Now, you can sidestep the upgrade kit entirely with the CFS-C. Costing the same as the regular CFS, $319, it moves the mechanical complexity of clean transitions to the outside of the printer’s frame. Unlike the original upgrade, which required a toolhead-mounted cutter to sever filament at the nozzle, the CFS-C handles the break at a larger buffer mounted to the back of the printer.
This allows for a “plug-and-play” installation via the CAN port, requiring only a firmware update and the mounting of the external hardware. It effectively trades a larger external footprint for a simpler installation process that avoids fiddling with the toolhead.
Unlike the regular CFS, the CFS-C cannot be networking with other CFS devices for more-than-four-color printing.

Creality’s claim of “no purge needed” is pretty disingenuous given that rather than extruding a purge “poop” that drops out the back of the printer, the CFS-C’s new external cutter-buffer unit trims the end of the filament and drops the clipping directly, instead.
In all honestly, I don’t hate it. Sure, it’s still wasted filament, but at least it’s not extruding through the hot end, wasting time and eating into the nozzle’s lifespan. You’ll still see the lengthy withdrawal of the filament for each change as you do with the regular CFS or any other AMS-style filament switcher.

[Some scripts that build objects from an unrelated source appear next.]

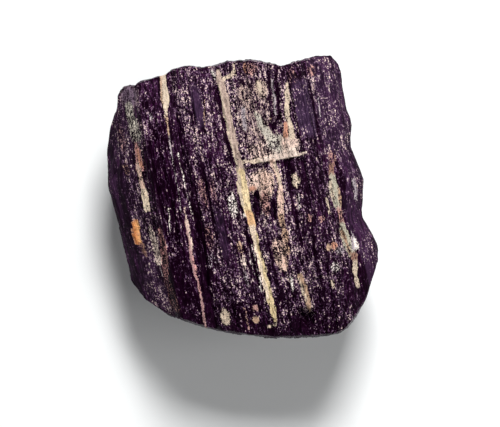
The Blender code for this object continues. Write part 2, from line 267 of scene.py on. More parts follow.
def layered(across, along, layers, seed, step=1):
    """Depth from 0 to 1 of layers of splinters."""
    depth = np.zeros(across.shape)
    for number, (width, length, weight) in enumerate(layers):
        depth += weight * splinters(across, along, width, length, seed + step * number)
    return depth


def grain(x, y):
    """Bend a straight line of growth to follow the veins beside it."""
    left = at(LEFT_VEIN, y) - LEFT_VEIN_AT
    middle = at(MAIN_VEIN, y) - MAIN_VEIN_AT
    right = at(RIGHT_VEIN, y) - RIGHT_VEIN_AT
    knots = [-HALF_WIDTH, LEFT_VEIN_AT, MAIN_VEIN_AT, RIGHT_VEIN_AT, HALF_WIDTH]
    shift = np.zeros(np.shape(x))
    for knot, before, after, move in zip(knots[1:-1], knots, knots[2:], (left, middle, right)):
        shift += np.interp(x, [before, knot, after], [0.0, 1.0, 0.0]) * move
    return x + shift


def off_spot(x, y, spot_x, spot_y, half_width, half_length):
    """How far each point is from a spot's middle, where 1 is the spot's edge."""
    return np.hypot((x - spot_x) / half_width, (y - spot_y) / half_length)


def ledge_drop(x, y):
    """Depth of the face under the ledges, whose broken edges are ragged."""
    ragged = 0.35 * noise(x / 0.5, 3.3, 0.0, SEED + 2) + 0.3 * noise(x / 1.7, 8.1, 0.0, SEED + 3)
    drop = np.zeros(x.shape)
    for ledge in LEDGES:
        below = ledge.y + ragged - y
        across = np.minimum(x - ledge.left, ledge.right - x) / LEDGE_EDGE
        along = np.minimum(below / LEDGE_RUN, 1.0) * (1.0 - below / ledge.reach)
        inside = (below > 0.0) & (below < ledge.reach)
        drop += np.where(inside, ledge.drop * along * np.clip(across, 0.0, 1.0), 0.0)
    return drop


def pit_depth(x, y):
    """Depth of the front's hollows, whose rims are uneven."""
    rim = uneven(PIT_RIM, x, y)
    depth = np.zeros(x.shape)
    for *spot, deepest in PITS:
        distance = off_spot(x, y, *spot) + rim
        depth = np.maximum(depth, deepest * ease(PIT_STEEPNESS * (1.0 - distance)))
    return depth


def slump(y, start, amount):
    """Fall of a face towards the ends of the stone."""
    past = np.maximum(np.abs(y) - start, 0.0) / (HALF_LENGTH - start)
    return amount * past * past


def polish(x, y):
    """How smooth the front is, from 0 to 1."""
    level = at(POLISH, x) + uneven(POLISH_PATCHES, x, y)
    return np.clip(np.maximum(level, smooth_face_and_sheen(x, y)), 0.0, 1.0)


def smooth_face_and_sheen(x, y):
    """How much of the surface is one of the few smooth crystal faces, which are polished and carry a
    painted lilac sheen.
    """
    rim = uneven(FACE_RIM, x, y)
    cover = np.zeros(x.shape)
    for face_x, face_y, half_width, half_length, share in SMOOTH_FACES:
        across = np.abs(x - face_x) / half_width
        along = np.abs(y - face_y) / half_length
        inside = (across**4 + along**4) ** 0.25 + rim
        cover = np.maximum(cover, share * ease(5.0 * (1.1 - inside)))
    return cover


def striations(across, along, seed):
    """Depth from 0 to 1 of fine lengthwise lines, which fade in and out along the stone."""
    depth = np.zeros(across.shape)
    for number, (width, length, weight) in enumerate(STRIATIONS):
        depth += weight * np.abs(noise(across / width, along / length, 0.0, seed + number))
    return depth


def pebbles(across, along, seed):
    """Unevenness of rounded grains, from about -1.6 to 1.6."""
    return uneven(COARSE_PEBBLES, across, along, seed) + uneven(FINE_PEBBLES, across, along, seed)


def face_relief(across, along, smooth, seed):
    """Depth of all fine relief of a lengthwise face."""
    rough = 1.0 - smooth
    steps = layered(across, along, SPLINTERS, seed + 10, 10)
    depth = (STRIATION_DEPTH + ROUGH_STRIATION_DEPTH * rough) * striations(across, along, seed)
    depth += (SPLINTER_DEPTH + ROUGH_SPLINTER_DEPTH * rough) * steps
    depth += PEBBLE_DEPTH * rough * (pebbles(across, along, seed + 30) + 1.0)
    return depth


def front_height(x, y):
    """Height of the striated front above the plane the stone rests on."""
    height = at(FRONT_CROWN, x) + at(FRONT_PROFILE, x + uneven(PROFILE_WANDER, x, y))
    height -= ledge_drop(x, y) + pit_depth(x, y) + slump(y, FRONT_SLUMP_START, FRONT_SLUMP)
    height -= SWELL_DEPTH * ease(0.5 + uneven(FRONT_SWELL, x, y))
    height -= crack_cover(grain(x, y), y)[1]
    return height - face_relief(x, y, polish(x, y), SEED)


def back_height(x, y):
    """Height of the back, which touches 0 along the ridges of the face that the stone rests on."""
    height = at(BACK_CROWN, x) + slump(y, BACK_SLUMP_START, BACK_SLUMP)
    for groove, half_width, depth in BACK_GROOVES:
        height += depth * np.maximum(1.0 - np.abs(x - groove) / half_width, 0.0)
    smooth = np.full(x.shape, BACK_SMOOTHNESS)
    return height + BACK_RELIEF * face_relief(x + BACK_SHIFT, y, smooth, SEED + 100)


def end_shards(x, level, seed):
    """Depth from 0 to 1 of the small broken faces of an end."""
    deep = level * DEEP_MM
    lean = uneven(SHARD_LEAN, x, deep, seed)
    broad = splinters(x + 0.5 * deep + lean, deep - lean, 1.9, 3.2, seed + 4)
    return 0.6 * broad + 0.4 * splinters(x - 0.4 * deep + lean, deep + lean, 0.8, 1.5, seed + 6)


def end_relief(x, level, seed):
    """How far a broken end lies behind its outline: stepped crystals, then grain."""
    table = np.random.default_rng(seed).uniform(0.0, 1.0, (LATTICE, LATTICE))
    bend = 0.5 * noise(level * 2.0, 0.0, 0.0, seed + 1)
    column = np.floor(x / STEP_WIDTH + bend).astype(int) % LATTICE
    band = np.floor(level / STEP_HEIGHT + 5.0 * table[column, 0]).astype(int) % LATTICE
    fade = np.clip((END_STEP_TOP - level) / END_STEP_TOP, 0.0, 1.0)
    steps = END_STEP * table[column, band] * fade
    deep = level * DEEP_MM
    lumps = LUMP_DEPTH * (1.0 + uneven(END_LUMPS, x, deep, seed))
    lumps = lumps * np.clip(OUTLINE_LEVEL - level, 0.0, 1.0)
    pebble = uneven(END_PEBBLES, x, deep, seed)
    shards = SHARD_DEPTH * (end_shards(x, level, seed) - SHARE_OUT)
    shards = shards * np.clip((SHARD_TOP - level) / SIDE_FADE, 0.0, 1.0)
    return steps + lumps + pebble + shards


def flank_columns(y, level, seed):
    """Depth from 0 to 1 of the long crystals that make a flank."""
    return layered(level * DEEP_MM, y, COLUMNS, seed + 60)


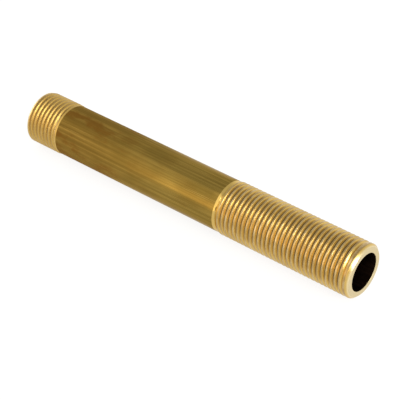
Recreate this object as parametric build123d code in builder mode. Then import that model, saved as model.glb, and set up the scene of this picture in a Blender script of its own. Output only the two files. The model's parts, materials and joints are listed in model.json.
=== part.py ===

The hardware remains a four-slot dry box, maintaining the RFID-tag readers and moisture-proof sealing found on the standard CFS and offers tangle detection and automatic filament reloading. The known compatibilities of the regular CFS carry over, too: it’s strictly for rigid polymers such as Creality’s Hyper PLA, PETG, and ABS. TPU and other flexibles are explicitly off-limits.
Easy as it can be to bash Creality for its approach to some things, the fact the company is continuing to offer new paths and possibilities for the nearly three-year-old K1 printer is nice to see.
The Creality CFS-C is available for $319, via the Creality webstore.